## Records
***

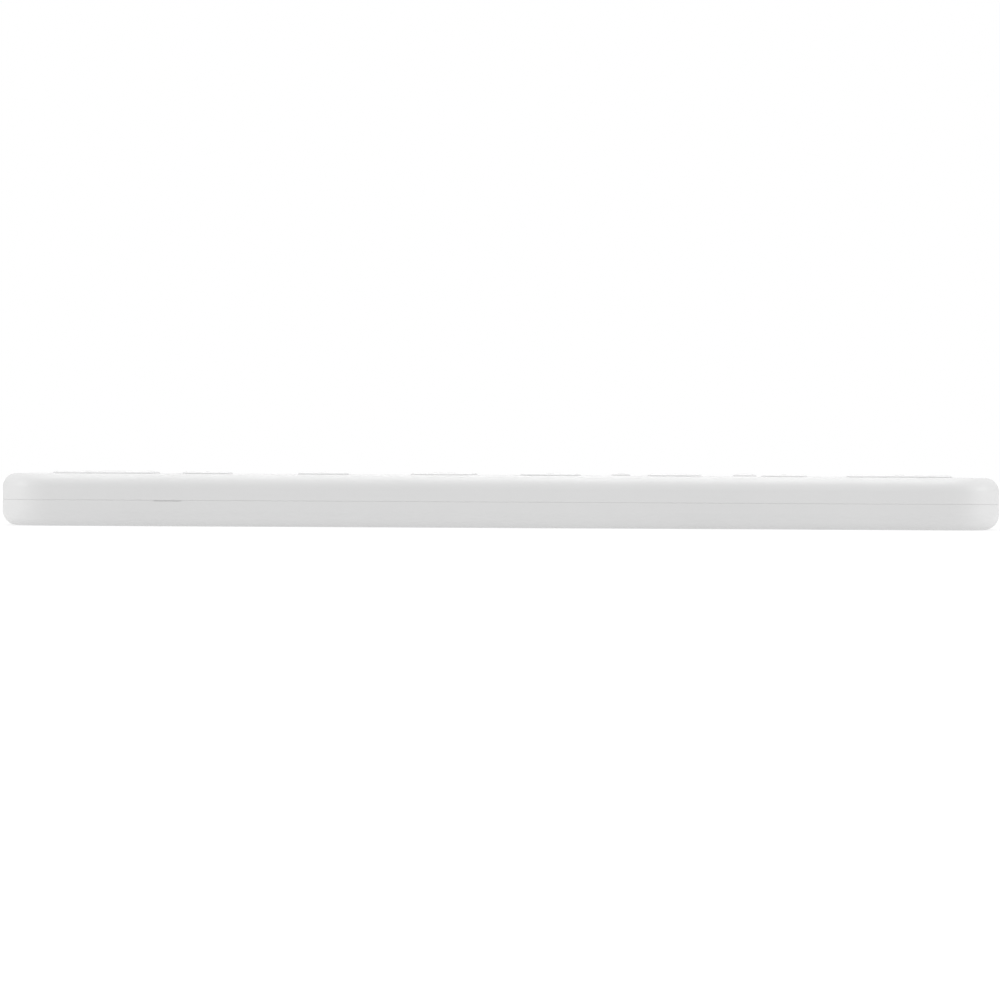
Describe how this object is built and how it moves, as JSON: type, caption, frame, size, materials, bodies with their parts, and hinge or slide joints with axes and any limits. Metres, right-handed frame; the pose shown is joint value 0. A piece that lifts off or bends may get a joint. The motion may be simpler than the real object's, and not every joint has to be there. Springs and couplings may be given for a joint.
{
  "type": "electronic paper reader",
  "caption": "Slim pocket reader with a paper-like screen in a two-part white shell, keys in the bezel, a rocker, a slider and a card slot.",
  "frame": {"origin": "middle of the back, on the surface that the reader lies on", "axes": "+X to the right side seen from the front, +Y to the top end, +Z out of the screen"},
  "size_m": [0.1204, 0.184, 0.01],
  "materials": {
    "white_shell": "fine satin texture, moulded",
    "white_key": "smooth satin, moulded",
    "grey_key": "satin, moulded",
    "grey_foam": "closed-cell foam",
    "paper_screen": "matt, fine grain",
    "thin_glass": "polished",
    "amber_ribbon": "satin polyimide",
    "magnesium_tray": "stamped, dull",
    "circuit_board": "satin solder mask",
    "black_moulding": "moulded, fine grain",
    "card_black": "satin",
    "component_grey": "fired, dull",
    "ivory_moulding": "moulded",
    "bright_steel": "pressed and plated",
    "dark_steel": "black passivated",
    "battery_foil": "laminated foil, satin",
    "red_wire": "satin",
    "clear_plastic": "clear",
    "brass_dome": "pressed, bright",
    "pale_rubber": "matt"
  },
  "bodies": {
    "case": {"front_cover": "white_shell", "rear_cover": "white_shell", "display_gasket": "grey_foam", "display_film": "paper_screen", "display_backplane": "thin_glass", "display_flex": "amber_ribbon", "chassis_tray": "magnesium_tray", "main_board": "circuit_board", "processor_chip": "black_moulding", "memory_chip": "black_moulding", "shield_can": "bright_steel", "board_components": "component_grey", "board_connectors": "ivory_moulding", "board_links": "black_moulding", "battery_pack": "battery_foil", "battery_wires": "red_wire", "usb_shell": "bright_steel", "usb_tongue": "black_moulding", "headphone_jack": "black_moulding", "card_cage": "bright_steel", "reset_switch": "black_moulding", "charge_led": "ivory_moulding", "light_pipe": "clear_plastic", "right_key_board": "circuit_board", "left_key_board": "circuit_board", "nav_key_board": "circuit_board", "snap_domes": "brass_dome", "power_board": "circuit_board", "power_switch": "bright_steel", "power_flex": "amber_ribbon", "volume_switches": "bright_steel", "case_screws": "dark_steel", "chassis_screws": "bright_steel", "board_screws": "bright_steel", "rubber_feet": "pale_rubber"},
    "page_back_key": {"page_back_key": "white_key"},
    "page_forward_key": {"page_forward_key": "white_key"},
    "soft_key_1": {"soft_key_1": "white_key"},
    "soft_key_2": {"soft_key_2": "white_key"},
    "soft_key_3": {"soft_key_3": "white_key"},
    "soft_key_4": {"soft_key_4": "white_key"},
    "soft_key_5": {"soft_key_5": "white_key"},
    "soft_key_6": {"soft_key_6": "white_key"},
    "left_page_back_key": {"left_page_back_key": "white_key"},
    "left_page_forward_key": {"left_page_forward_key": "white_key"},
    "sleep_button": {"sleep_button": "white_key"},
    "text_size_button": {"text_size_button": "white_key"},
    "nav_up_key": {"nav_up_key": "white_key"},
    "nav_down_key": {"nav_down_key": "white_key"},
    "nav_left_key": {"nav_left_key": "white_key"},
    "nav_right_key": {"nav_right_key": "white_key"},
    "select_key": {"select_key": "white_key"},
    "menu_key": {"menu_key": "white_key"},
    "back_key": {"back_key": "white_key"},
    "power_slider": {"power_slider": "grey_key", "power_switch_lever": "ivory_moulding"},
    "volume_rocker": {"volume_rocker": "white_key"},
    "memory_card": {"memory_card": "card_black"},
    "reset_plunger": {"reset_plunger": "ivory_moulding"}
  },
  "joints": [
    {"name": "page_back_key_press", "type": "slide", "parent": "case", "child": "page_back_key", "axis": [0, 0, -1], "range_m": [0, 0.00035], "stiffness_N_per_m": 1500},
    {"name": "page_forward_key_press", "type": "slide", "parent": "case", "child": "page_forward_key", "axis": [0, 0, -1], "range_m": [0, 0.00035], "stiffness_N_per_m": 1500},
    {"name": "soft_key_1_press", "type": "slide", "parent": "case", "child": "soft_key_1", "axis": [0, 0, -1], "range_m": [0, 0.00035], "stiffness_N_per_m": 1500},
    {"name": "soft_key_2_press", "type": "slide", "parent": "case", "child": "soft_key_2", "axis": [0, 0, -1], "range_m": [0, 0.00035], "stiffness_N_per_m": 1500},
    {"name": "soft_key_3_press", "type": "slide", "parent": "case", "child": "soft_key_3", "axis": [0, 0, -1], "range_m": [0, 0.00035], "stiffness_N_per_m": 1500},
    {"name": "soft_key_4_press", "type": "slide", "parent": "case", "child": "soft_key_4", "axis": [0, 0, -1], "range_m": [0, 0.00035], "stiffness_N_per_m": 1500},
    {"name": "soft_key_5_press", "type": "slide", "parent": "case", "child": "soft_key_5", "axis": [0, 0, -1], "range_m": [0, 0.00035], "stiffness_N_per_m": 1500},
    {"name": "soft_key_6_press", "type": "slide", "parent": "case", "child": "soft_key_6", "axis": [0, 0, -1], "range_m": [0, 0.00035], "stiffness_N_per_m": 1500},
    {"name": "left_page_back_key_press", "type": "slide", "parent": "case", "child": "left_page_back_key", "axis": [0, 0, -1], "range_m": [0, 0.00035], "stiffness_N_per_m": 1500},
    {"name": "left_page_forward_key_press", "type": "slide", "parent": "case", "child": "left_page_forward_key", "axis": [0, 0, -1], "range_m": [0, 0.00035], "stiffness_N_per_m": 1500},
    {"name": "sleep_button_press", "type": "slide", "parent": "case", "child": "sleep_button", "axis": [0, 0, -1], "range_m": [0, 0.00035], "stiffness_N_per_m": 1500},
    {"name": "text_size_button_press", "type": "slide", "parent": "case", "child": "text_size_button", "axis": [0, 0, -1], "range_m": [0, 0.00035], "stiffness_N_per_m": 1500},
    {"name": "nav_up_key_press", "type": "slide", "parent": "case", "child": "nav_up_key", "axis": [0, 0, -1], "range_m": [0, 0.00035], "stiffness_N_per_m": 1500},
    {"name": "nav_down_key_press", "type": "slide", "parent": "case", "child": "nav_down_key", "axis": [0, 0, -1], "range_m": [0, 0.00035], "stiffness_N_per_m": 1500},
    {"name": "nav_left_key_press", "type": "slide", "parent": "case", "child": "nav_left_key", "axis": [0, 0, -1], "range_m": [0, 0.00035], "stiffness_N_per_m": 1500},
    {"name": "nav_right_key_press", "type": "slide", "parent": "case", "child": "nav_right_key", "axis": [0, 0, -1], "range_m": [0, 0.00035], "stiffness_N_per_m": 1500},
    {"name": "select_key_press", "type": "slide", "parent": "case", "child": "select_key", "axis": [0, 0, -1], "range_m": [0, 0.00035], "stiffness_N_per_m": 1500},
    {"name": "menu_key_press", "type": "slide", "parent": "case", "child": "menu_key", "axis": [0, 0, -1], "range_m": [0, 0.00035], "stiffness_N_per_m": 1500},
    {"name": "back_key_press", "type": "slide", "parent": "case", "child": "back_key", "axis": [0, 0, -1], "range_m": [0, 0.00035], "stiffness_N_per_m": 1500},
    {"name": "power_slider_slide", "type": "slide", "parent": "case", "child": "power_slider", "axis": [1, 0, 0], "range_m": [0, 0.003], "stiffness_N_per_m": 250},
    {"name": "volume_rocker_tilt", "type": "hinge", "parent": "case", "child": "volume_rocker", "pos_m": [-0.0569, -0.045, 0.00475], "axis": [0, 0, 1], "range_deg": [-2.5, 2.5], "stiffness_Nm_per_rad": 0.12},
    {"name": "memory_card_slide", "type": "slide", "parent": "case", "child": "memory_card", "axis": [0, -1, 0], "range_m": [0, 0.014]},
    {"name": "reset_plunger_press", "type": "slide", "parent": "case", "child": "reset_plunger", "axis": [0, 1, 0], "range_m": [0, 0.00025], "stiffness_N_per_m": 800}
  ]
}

***

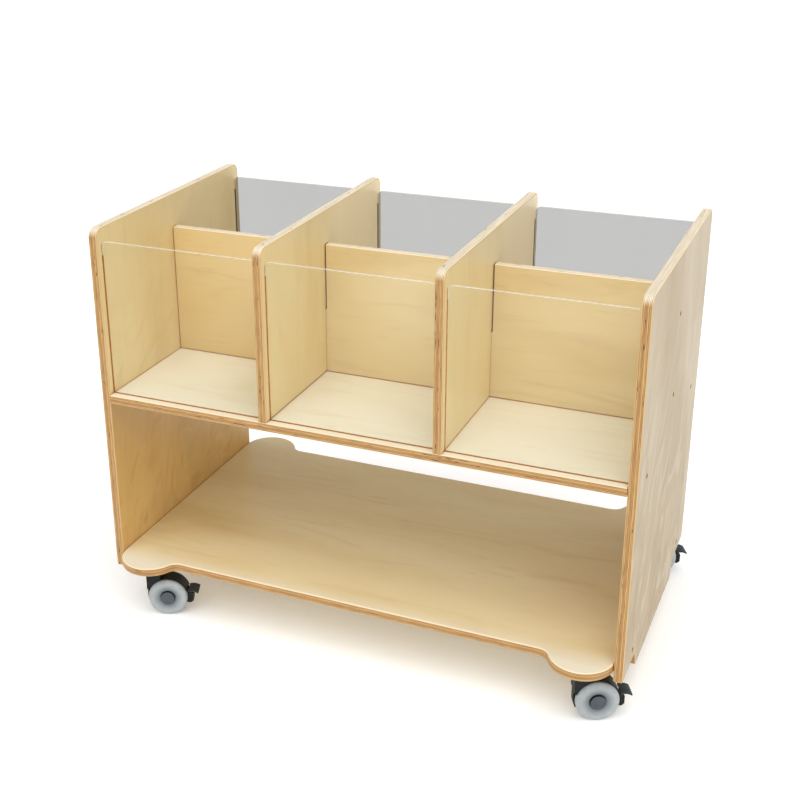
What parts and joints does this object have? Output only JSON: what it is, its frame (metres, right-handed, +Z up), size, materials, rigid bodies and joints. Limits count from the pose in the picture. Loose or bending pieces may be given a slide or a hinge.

***

## Task description
Copy all lines from the data that hold the word "object".

## Finished answer
Describe how this object is built and how it moves, as JSON: type, caption, frame, size, materials, bodies with their parts, and hinge or slide joints with axes and any limits. Metres, right-handed frame; the pose shown is joint value 0. A piece that lifts off or bends may get a joint. The motion may be simpler than the real object's, and not every joint has to be there. Springs and couplings may be given for a joint.
What parts and joints does this object have? Output only JSON: what it is, its frame (metres, right-handed, +Z up), size, materials, rigid bodies and joints. Limits count from the pose in the picture. Loose or bending pieces may be given a slide or a hinge.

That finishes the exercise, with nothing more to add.